When Cape Fear’s antagonist Max Cady (Robert De Niro) is released from prison early in the film, he strides toward the screen in a gesture almost as terrifying as David Lynch’s famous, signal defilement of the audience’s body the same year in Twin Peaks, when the demonic Bob gets so close to us that he nearly assimilates us into his body. It feels like he’s about to leave the diegesis, to enter our world, to have his way with the audience. He presages a film that goes for the throat: split diopter shots, reverse images, cameras tilting on their axes like several screws were loose, film negatives enervated of color, creeping, lecherous dolly shots. This stylistically omnivorous film is cinema-addicted and cinema-addled in equal measure. Martin Scorsese’s ode to the days when Hollywood B-pictures genuinely knew what “B” meant (rather than striving for domesticated A-picture prestige and getting a C like so many films today), Cape Fear is, perhaps even more than his 1985 film After Hours (a quite literal attempt to convert his frustration and rage into a plaything), the result of Scorsese letting his hair down. This is a clammy, sweaty, anxious film, nearly panting and falling over with its own energy, and it’s pretty wonderful to boot.
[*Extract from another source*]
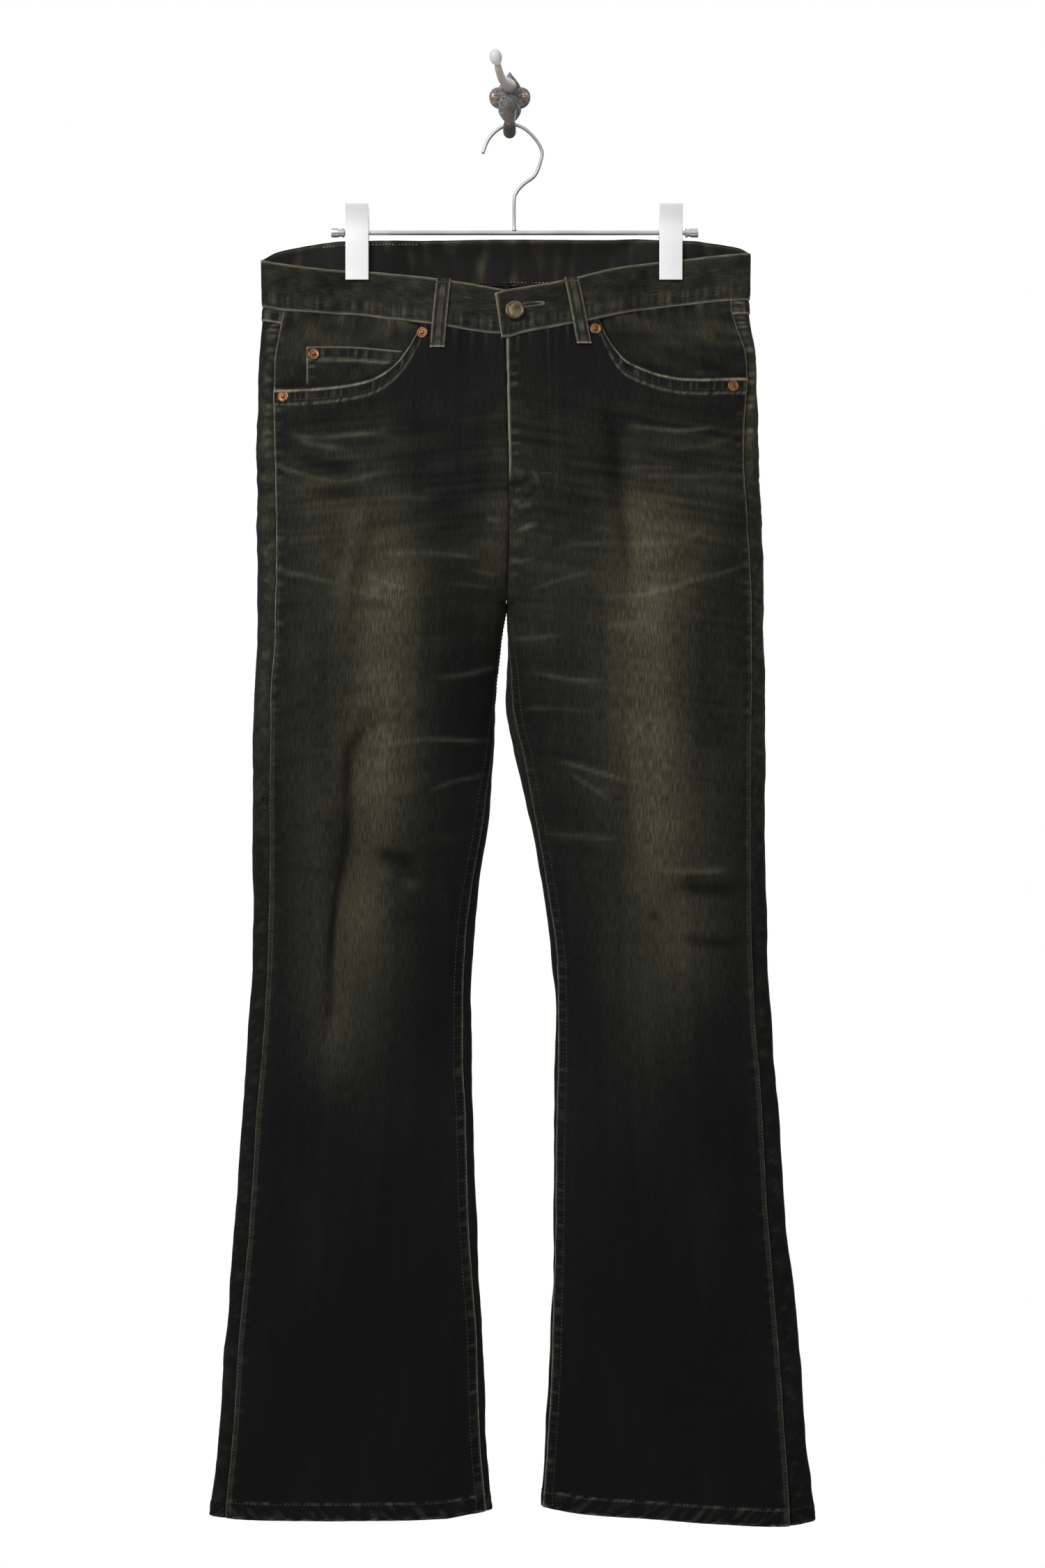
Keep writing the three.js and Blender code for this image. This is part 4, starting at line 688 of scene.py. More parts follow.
def cloth_base(side, face, x, z, around):
    """Relief, fade and wear that every large panel has: soft unevenness of two sizes, the worn creases
    with painted shade in their troughs, and the faded patches."""
    place = np.stack([around, z], axis=-1)
    seed = {"front": 10, "back": 30}[face] + (side == "left")
    lift = 0.55 * waves(place, seed, 60, 190) + 0.2 * waves(place, seed + 100, 16, 46)
    creased = crease_sums(face, x, z)[1]
    uneven = 0.9 + 0.35 * waves(place, seed + 200, 22, 90)
    # Crease marks above 0 are wear; below 0 they are painted shade in the troughs
    wear_and_shade = np.where(creased > 0, 0.185 * creased * uneven, 0.8 * creased)
    # Fine horizontal creasing from sitting, over the hips and fading down the thighs
    sloped = np.stack([x * 0.1, z + 0.1 * np.abs(x)], axis=-1)
    fine = waves(sloped, seed + 300, 6, 24)
    eased = 0.35 + 0.65 * smooth_step(*SITTING_EASES_Z[::-1], z)
    zone = smooth_step(*SITTING_STARTS_Z, z) * eased * smooth_step(*SITTING_ENDS_Z[::-1], z)
    lift = lift + 0.22 * zone * fine
    return lift, fade_sum(face, x, z) + 0.072 * zone * fine, wear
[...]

Another early moment suggests that our intoxication with a film screen that is now devouring us whole is precisely the point. The screenplay metaphorically lards up the value of style with an early conversation about the balance of movement and stability in an airline advertisement, and Scorsese seems to be putting that balance to the test with every shot, forcing us to walk the ricketiest rope bridge he could find. There’s so much work being done to fold in and massage out motifs of water, cinema, and smoke, figuring each as obfuscating and revealing, mutable yet omnipresent, pliable and amorphous yet very much present, that the film almost loses itself to playful gesturing, never precisely connecting its dots. But the confidence of the film keeps us working double-time just to stay afloat, daring itself forward unceasingly. Rather than crossing all the T’s and dotting the I’s, it leaves them unfinished and pointy and tries to prick us with them. In one sense, Cape Fear is “about” cinema in much the same way that Oliver Stone’s same-year JFK vexes and distorts us, invites us into a portrait it then vandalizes. The Bowdens, Sam (Nick Nolte), who withheld evidence years before on Max, and Sam’s wife Leigh (Jessica Lange) and daughter Danielle (Juliette Lewis), are the nominal frustrated figures, but we are really the subjects. Why are we watching, the film asks, and rather than punishing us like so many other mean-spirited works, it pitilessly experiments with us, turning us into both its laboratory variables and its sand-box play-things.